I was gone for a month, and returned to find that my youngest brother had sold
my entire comic collection in exchange for sweeties and money for glue-sniffing.
If
he'd only waited a few years, till the first issues of Fantastic Four, Spiderman,
Namor, Avengers and X-Men soared in value, he could have bought the whole glue
factory.
 |
Tarzan
|
|
I believe your
first published work was Tarzan and The Sabre-Tooth Tiger in 1978 and became the
main writer for the European Tarzan series for two years. How did you come to
land this job?
My first published
work was actually 1966, when I was paid 2 guineas for writing the 'star letter'
in an edition of the Sunday Express. The letter was totally fictitious, but the
experience taught me I could earn money writing.
In 1967 I became
a sub-editor for DC Thompson in Dundee, moving to IPC in London in 1970. I had
a fairly successful extracurricular career writing 'true romance' text stories
for magazines like Loving, Love Affair (I also did a features column for this
mag), and True Romances (or True Confessions, it may have been).

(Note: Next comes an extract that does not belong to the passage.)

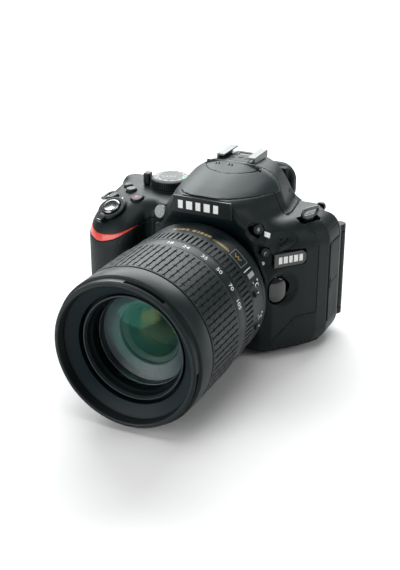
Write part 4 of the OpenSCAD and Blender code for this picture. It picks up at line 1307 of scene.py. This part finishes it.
def lug(p):
    y, z = p[:, 1], p[:, 2] - 3.7
    path = np.hypot(y - np.clip(y, -2.6, 2.6), z) - 2.55
    loop = np.hypot(np.maximum(np.abs(path) - 0.05, 0), p[:, 0]) - 0.82
    foot = block(p, (-1.1, -2.5, -3), (1.1, 2.5, 1), 0.4)
    return either(loop, foot, 0.3)


for name, place in (("lug_port_side", LUG_PORT), ("lug_grip_side", LUG_GRIP)):
    cad = ("strap_lugs",) if place is LUG_PORT else ()
    mould(name, lug, (-1.3, -6.3, -3.2), (1.3, 6.3, 7.4), 0.22, "camera", "bright_metal", SATIN, *cad,
          place=place)


def eyecup(p):
    q = p[:, [0, 2, 1]]
    form = block(q, (-17.5, 64, 24), (17.5, 84.6, 28), 1.2)
    frame_xz = polygon(q[:, 0], q[:, 1], arc(11.5, 76.6, 9, 0, 90) + arc(-11.5, 76.6, 9, 90, 180)
                       + arc(-12.5, 71.2, 8, 180, 270) + arc(12.5, 71.2, 8, 270, 360))
    form = either(form, both(frame_xz, np.abs(q[:, 2] - 30.25) - 3.25, 2.2), 1)
    form = without(form, block(q, (-11.5, 69, 20), (11.5, 82.5, 29), 2), 0.3)
    form = without(form, block(q, (-13.5, 67, 27.9), (13.5, 83.4, 40), 3), 1.0)
    for z in (30.2, 31.6):
        form = without(form, np.abs(q[:, 2] - z) - 0.12 + 100 * (form < -0.5), 0.1)
    return form


mould("eyecup_rubber", eyecup, (-20.7, 23.8, 63), (20.7, 33.7, 85.8), 0.4, "camera", "grip_rubber", SOFT,
      "eyecup")


def slider(p):
    form = block(p, (-19.4, 18.9, 74.8), (-17.2, 23.1, 78.2), 0.5)
    form = either(form, block(p, (-17.5, 19.8, 75), (-15.8, 22.2, 78)), 0.2)
    for k in range(4):
        form = without(form, block(p, (-20, 19.55 + 0.8 * k, 74), (-19.1, 19.85 + 0.8 * k, 79)), 0.1)
    return form


mould("diopter_knob", slider, (-19.6, 18.7, 74.6), (-15.6, 23.3, 78.4), 0.16, "diopter_slider",
      "control_black",
      DARK, "diopter_slider")


# ---------------------------------------------------------------- back, sides and base
def command(p):
    r, a = np.hypot(p[:, 0], p[:, 1]), np.arctan2(p[:, 1], p[:, 0])
    across = np.abs((a / (2 * math.pi) * 36 + 0.5) % 1 - 0.5) * 2 * math.pi * 9 / 36
    rib = 0.5 * ramp(across, 0.42, 0.2) * ramp(p[:, 2], 0.3, 0.6) * ramp(p[:, 2], 5.7, 5.4)
    return both(r - 9 + rib, np.abs(p[:, 2] - 3) - 3, 0.4)


mould("command_wheel", command, (-9.2, -9.2, -0.2), (9.2, 9.2, 6.2), 0.24, "command_dial", "dial_rubber",
      SOFT,
      "command_dial", place=(COMMAND, (0, 0, 0)), sharp=45)


def selector(p):
    r = np.hypot(p[:, 0], p[:, 1])
    form = both(r - 9.3, np.abs(p[:, 2] - 1.45) - 0.75 - 0.06 * (r - 6), 0.4)
    form = either(form, rod(p, 6, -1.6, 1.4))
    return without(form, rod(p, 3.9, -5, 9), 0.4)


mould("selector_ring", selector, (-9.5, -9.5, -1.8), (9.5, 9.5, 2.6), 0.25, "multi_selector",
      "control_black", DARK,
      "multi_selector", place=SELECTOR)
lathe("ok_cap", [(0, 1.8), (2.6, 1.85), (3.5, 1.6), (3.5, -1), (0, -1)], SELECTOR, "ok_button",
      "control_black", MID,
      "ok_button", soft=0.3, columns=48)
parts = [stamp([[(0, 7.9), (-0.7, 6.9), (0.7, 6.9)]],
               lambda q, t=t: in_frame(SELECTOR)(q @ rotation((0, 0, t)).T), 2.29,
               2.0) for t in (0, 90, 180, 270)]
marks("selector_marks", parts, "multi_selector", PRINT)


def monitor(p):
    q = p[:, [0, 2, 1]]
    form = block(q, (-30, 6, 18.5), (45.6, 61.5, 25.5), 1.6)
    form = both(form, polygon(q[:, 0], q[:, 1], arc(41.6, 57.5, 4, 0, 90) + arc(-26, 57.5, 4, 90, 180)
                              + arc(-26, 10, 4, 180, 270) + arc(41.6, 10, 4, 270, 360)), 1.2)
    form = without(form, block(q, (-26, 10, 24.9), (41.6, 57.5, 27), 0.4), 0.2)
    form = without(form, block(q, (-32, 30, 20.4), (-28.8, 38, 23.6), 0.8), 0.4)
    return np.maximum(form, -rod(p[:, [1, 2, 0]] - np.array([22, 34, 0]), 2.05, 42.5, 50))


def monitor_glass(p):
    return block(p[:, [0, 2, 1]], (-25.8, 10.2, 24.7), (41.4, 57.3, 25.35), 0.3)


def hinge(p):
    q = p - np.array([HINGE[0], HINGE[1], 0])
    form = rod(q, 3.2, 12, 56, 0.3)
    form = either(form, block(p, (46, 19.2, 20), (HINGE[0], 24.8, 48), 0.5), 0.4)
    form = either(form, rod(p[:, [1, 2, 0]] - np.array([22, 34, 0]), 2.0, 42.6, 48.6))
    for z in (19, 49):
        form = without(form, np.maximum(rod(q, 4, z - 0.15, z + 0.15), -rod(q, 3.0, 0, 70)))
    return np.maximum(form, -either(rod(q, 1.37, 10, 16), rod(q, 1.37, 52, 60)))


mould("monitor_case", monitor, (-30.2, 18.3, 5.8), (45.8, 25.7, 61.7), 0.5, "monitor", "monitor_case", BODY,
      "monitor_panel")
mould("monitor_glass", monitor_glass, (-26, 24.6, 10), (41.6, 25.5, 57.5), 0.5, "monitor", "gloss_black",
      GLOSS)
mould("monitor_hinge_block", hinge, (42.4, 18.6, 11.8), (53, 25.4, 56.2), 0.3, "monitor", "monitor_case",
      BODY,
      "monitor_hinge")


def card_door(p):
    outer = body(p)
    form = both(np.maximum(outer, -(outer + 1.7)), block(p, (GRIP_X - 2, -14, 16), (GRIP_X + 2, 8.6, 50),
                                                         1.0), 0.3)
    grips = np.minimum.reduce([block(p, (-80, -12 + 1.1 * k, 24),
                                     (-60, -11.6 + 1.1 * k, 42)) for k in range(4)])
    form = without(form, np.maximum(grips, -(outer + 0.35)), 0.1)
    return either(form, rod(p - np.array([GRIP_X + 0.9, 9, 0]), 0.85, 17, 49))


def port_door(p):
    outer = body(p)
    form = both(np.maximum(outer, -(outer + 1.4)), block(p, (SIDE_X - 1.5, -3.5, 14), (SIDE_X + 2, 10, 58),
                                                         1.0), 0.3)
    thumb = block(p, (SIDE_X - 0.5, -2.8, 33), (SIDE_X + 2, -1.8, 39), 0.4)
    line = np.abs(p[:, 2] - 36) - 0.15
    return without(without(form, thumb, 0.2), np.maximum(line, -(outer + 0.25)))


def battery_lid(p):
    form = both(body(p) + 1.3, np.abs(p[:, 2] - 1.4) - 1.1, 0.3)
    form = both(form, np.maximum(p[:, 0] + 53.6, p[:, 1] - 8.9), 0.3)
    form = np.maximum(form, -block(p, (-54.4, -24.8, -1), (-50, -0.2, 4)))
    latch = block(p, (-66, 2.5, -1), (-60, 6, 0.8), 0.6)
    form = without(form, latch, 0.2)
    form = either(form, block(p, (-65, 3, 0.4), (-61, 5.4, 1.6), 0.3))
    for y in (-29.9, -0.1):
        q = local(p, ((-53, y, 1.4), (-90, 0, 0)))
        form = either(form, rod(q, 1.1, 0, 5, 0.2), 0.1)
    return form


mould("card_door_skin", card_door, (-75.6, -14.4, 15.8), (-72.8, 10.4, 50.4), 0.3, "card_door", "shell",
      BODY,
      "card_door")
mould("port_door_skin", port_door, (52.2, -4, 13.8), (54.6, 10.4, 58.4), 0.3, "port_cover", "grip_rubber",
      SOFT,
      "port_cover")
mould("battery_lid", battery_lid, (-76, -42, 0), (-51.6, 9.2, 2.9), 0.35, "battery_door", "shell", BODY,
      "battery_door")


def screw(p):
    form = without(rod(p, 1.6, 0.25, 1.6, 0.3), block(p, (-1.1, -0.2, -1), (1.1, 0.2, 0.8)))
    return without(form, block(p, (-0.2, -1.1, -1), (0.2, 1.1, 0.8)))


head = contour(screw, (-1.7, -1.7, 0.1), (1.7, 1.7, 1.7), 0.12 * COARSE)
parts = [(head[0] + np.array([x, y, 0]), head[1].tolist()) for x, y in SCREWS]
add(new_mesh("base_screws", *join(parts)), "base_screws", "camera", "bright_metal", SATIN)
button("rear_info", ((-40.0, BACK_Y, 25.5), (-90, 0, 0), 2.6), 0.9, DARK, rides="camera")
button("exposure_lock", ((-31.5, BACK_Y, 67.6), (-90, 0, 0), 2.6), 0.9, DARK, rides="camera")


def name_plate(p):
    q = p[:, [0, 2, 1]]
    form = polygon(q[:, 0], q[:, 1], [(16.4, 78.3), (15.6, 87), (-15.6, 87), (-16.4, 78.3)])
    return both(form, np.abs(q[:, 2] + 43.4) - 0.55, 0.25)


mould("name_plate_gloss", name_plate, (-16.6, -44.1, 78), (16.6, -42.6, 87.2), 0.25, "camera",
      "gloss_black", PLATE,
      "name_plate")
front = ((-1.9, -43.95, 82.8), (90, 0, 0))
emblem = [bar(-9.6 + 4.8 * i, 0, 2.6 + 0.7 * (i % 2), 4.2) for i in range(5)]
marks("plate_bars", [stamp(emblem, in_frame(front), 0.03, -0.1)], "camera", PRINT)


def badge(p):
    return both(block(p, (-9.2, -3.8, -1), (9.2, 3.8, 0.85), 0.3),
                polygon(p[:, 0], p[:, 1], [(-9.2, -3.8)] + arc(5.6, -0.2, 3.6, -90, 0) + arc(5.6, 0.2, 3.6,
                                                                                             0, 90)
                        + [(-9.2, 3.8)]), 0.3)


mould("badge_block", badge, (-9.4, -4, -0.8), (9.4, 4, 1.1), 0.25, "camera", "gloss_black", GLOSS,
      "badge_plate",
      place=BADGE)
cells = [bar(-5.6 + 2.9 * i, 0, 1.9 + 0.4 * (i % 2), 3.6) for i in range(5)]
marks("badge_bars", [stamp(cells, in_frame(BADGE), 0.9, 0.7)], "camera", PRINT)

dot = ((28.1, -32.0, 53.8), (90, 0, 36))
marks("release_dot", [stamp([disc(0, 0, 1.0)], on_skin(dot), 0.06)], "camera", PRINT)
icon = ((28.4, -29.5, 68.1), (80, 8, 38))
marks("side_icon", [stamp([bar(0, 0, 3.6, 2.6, -12)], on_skin(icon), 0.06)], "camera", PRINT)
marks("side_icon_cells", [stamp([bar(-0.9 + 0.9 * i, 0, 0.45, 1.3, -12) for i in range(3)], on_skin(icon),
                                0.1, 0.0)],
      "camera", VOID)

# ---------------------------------------------------------------- CAD pieces that are kept
KEPT = {"lens_mount": SATIN, "lens_bayonet": SATIN, "mirror_box": INNER, "reflex_mirror": MIRROR,
        "focusing_screen": WINDOW, "pentamirror": MID, "eyepiece_lens": COAT_TEAL, "shutter_unit": BLADE,
        "image_sensor": COAT_BLUE, "main_board": BOARD, "battery": CELL, "memory_card": CARD,
        "tripod_socket": STEEL, "rear_element": COAT_VIOLET, "aperture_unit": BLADE}
for node, coat in KEPT.items():
    kept = bpy.data.objects[node]
    kept.data.materials.clear()
    kept.data.materials.append(coat)

# ---------------------------------------------------------------- stage
floor = bpy.data.objects.new("floor", new_mesh("floor", [(-6000, -6000, 0), (6000, -6000, 0), (6000, 6000,
                                                                                               0),
                                                        (-6000, 6000, 0)], [[0, 1, 2, 3]]))
bpy.context.scene.collection.objects.link(floor)
floor_paint = material("floor_paint", (0.9, 0.9, 0.9), 0.9, stain=0.01)
floor.data.materials.append(floor_paint)
floor.location.z = -0.0002


def area_light(name, place, target, size, power, colour=(1, 1, 1), shape="RECTANGLE"):
    light = bpy.data.lights.new(name, "AREA")
    light.shape = shape
    light.size, light.size_y = size
    light.energy = power
    light.color = colour
    thing = bpy.data.objects.new(name, light)
    thing.location = place
    thing.rotation_euler = (Vector(target) - Vector(place)).to_track_quat("-Z", "Y").to_euler()
    bpy.context.scene.collection.objects.link(thing)


area_light("back_box", (-0.55, 1.15, 0.95), (0, -0.02, 0.05), (1.9, 1.1), 46, (0.97, 1, 1))
area_light("front_box", (-0.62, -1.2, 0.40), (0, -0.11, 0.04), (1.5, 0.9), 14, shape="ELLIPSE")
area_light("side_box", (1.5, 0.25, 0.75), (0, 0, 0.05), (0.6, 0.8), 6)
area_light("overhead", (0.1, -0.2, 1.9), (0, 0, 0), (1.2, 1.2), 14)

world = bpy.data.worlds.new("studio")
world.use_nodes = True
world.node_tree.nodes["Background"].inputs["Color"].default_value = (1, 1, 1, 1)
world.node_tree.nodes["Background"].inputs["Strength"].default_value = 0.18
bpy.context.scene.world = world
bpy.context.scene.view_settings.view_transform = "Standard"

camera = bpy.data.objects.new("view", bpy.data.cameras.new("view"))
camera.data.lens = 69.3
camera.data.sensor_width = 36
camera.location = (0.2190, -0.4979, 0.2714)
back = Vector((0.3963, -0.8187, 0.4156))
camera.rotation_euler = back.to_track_quat("Z", "Y").to_euler()
bpy.context.scene.collection.objects.link(camera)
bpy.context.scene.camera = camera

My stories were
all written
from a female POV, and included "My Boyfriend was a Hell's Angel", "I
Stole to Have an Abortion" and "I threw my baby off the London train."
I went back to
college (and was expelled), university (expelled), and a series of jobs from which
I was always fired. I was living on £14 a week social security in a Dundee
ghetto when John Wagner (who I'd met while working with DC Thompson) told me he
was starting work for a proposed new science fiction comic (which would become
2000AD). Because of this John was unable to meet his existing commitments--making
up puzzles, and writing Tarzan for the same publisher. He asked if I felt I could
take over from him.
It was my ticket
out of Hell.
The publisher gave
me a test script to write, he liked it, and I wrote Tarzan on a monthly basis
for the next 2 or 3 years. (BTW: for any Wagner completists out there, John and
I co-wrote at least half a dozen, maybe more, 48-page Tarzan specials. The one
which stands out in memory was a spoof of the Wim Wenders' movie about hauling
a ship through the jungle. A series of characters based on our 2000AD colleagues
(Tom Frame, Robin Smith, Brian Bolland, McMahon, Steve Macmanus etc) was killed
off one at a time.
How did you
find working for DC Thompson, a publisher notorious for its frugality and claims
of penny-pinching?
Difficult, because
of my anti-authority feelings. But also mind-expanding, because it was there that
I learned almost all I know about publishing.
I started there
in 1968 on a starting salary of £9 per week. Everyone new was first placed
in the general Fiction Department, where the editors could figure out what you
were best at. The editors were very much hands-on, and were expected to furnish
a steady supply of story ideas to their writers.
My first job involved
pretending to be Gypsy Rose Lee, and writing the horoscopes for the Dundee evening
newspaper. John Wagner started there around the same time, and we ended up competing
to see who could get the most frightening horoscopes published. (E.g. LIBRA: There
is a very bleak aspect to your stars today. It might be safer to stay indoors.
Someone close to you may suffer an appalling accident.)
But the task I
prize most as actually teaching me what stories are all about was this: I was
handed a paperback book by my editor. He told me DCT were serialising the story
in the Evening Telegraph but it was too long. Could I cut it down, from 75,000
words to around 7,500 words. An amazing way to learn!
On the other side
of the coin, I was constantly in trouble with editors because of my attitude.
I was called before the board of directors several times-- once for coming to
work in an ankle-length WW2 greatcoat over high-heeled boots I sprayed silver
myself. They said it wasn't how they expected their employees to dress.
Apart from 2 weeks
summer holiday, the only day off was New Year's day (we had to work December 25th).
The pay was so bad I took a night job as a barman; when the board found out, they
threatened me with instant dismissal if I didn't pack the bar work in.
What prompted
your move from DC Thompson to IPC, and how different did you find the institutions?
The move was prompted
by the above-mentioned instant dismissal (although for an offence which didn't
involve barkeeping).
DCT and IPC were
chalk and cheese. Overnight I went from £12 a week with DCT to £45
from IPC. If I wrote freelance for any IPC publication, I was paid the going rate;
DCT employees had to sign a waiver stating that the company owned the copyright
on everything the employee wrote, whether in work time or personal time.
One thing was the
same for both companies, though: from senior editors down, lunchtimes were spent
getting pished.
Was it a brain-taxing job compiling puzzles for puzzle magazines?
Not really, although I ended up trying to make it so. I'd been compiling puzzles
for almost a year before I discovered how I was being paid for them: £1
flatrate per puzzle. This meant good money with, say, math puzzles, where I could
think up 20 or more an hour. But if I spent 4 hours compiling a crossword, I still
only got a quid.
In the end, out
of boredom, I started creating the most difficult puzzles I could, no doubt alienating
the readers. The publisher didn't notice--he could never do the puzzles anyway.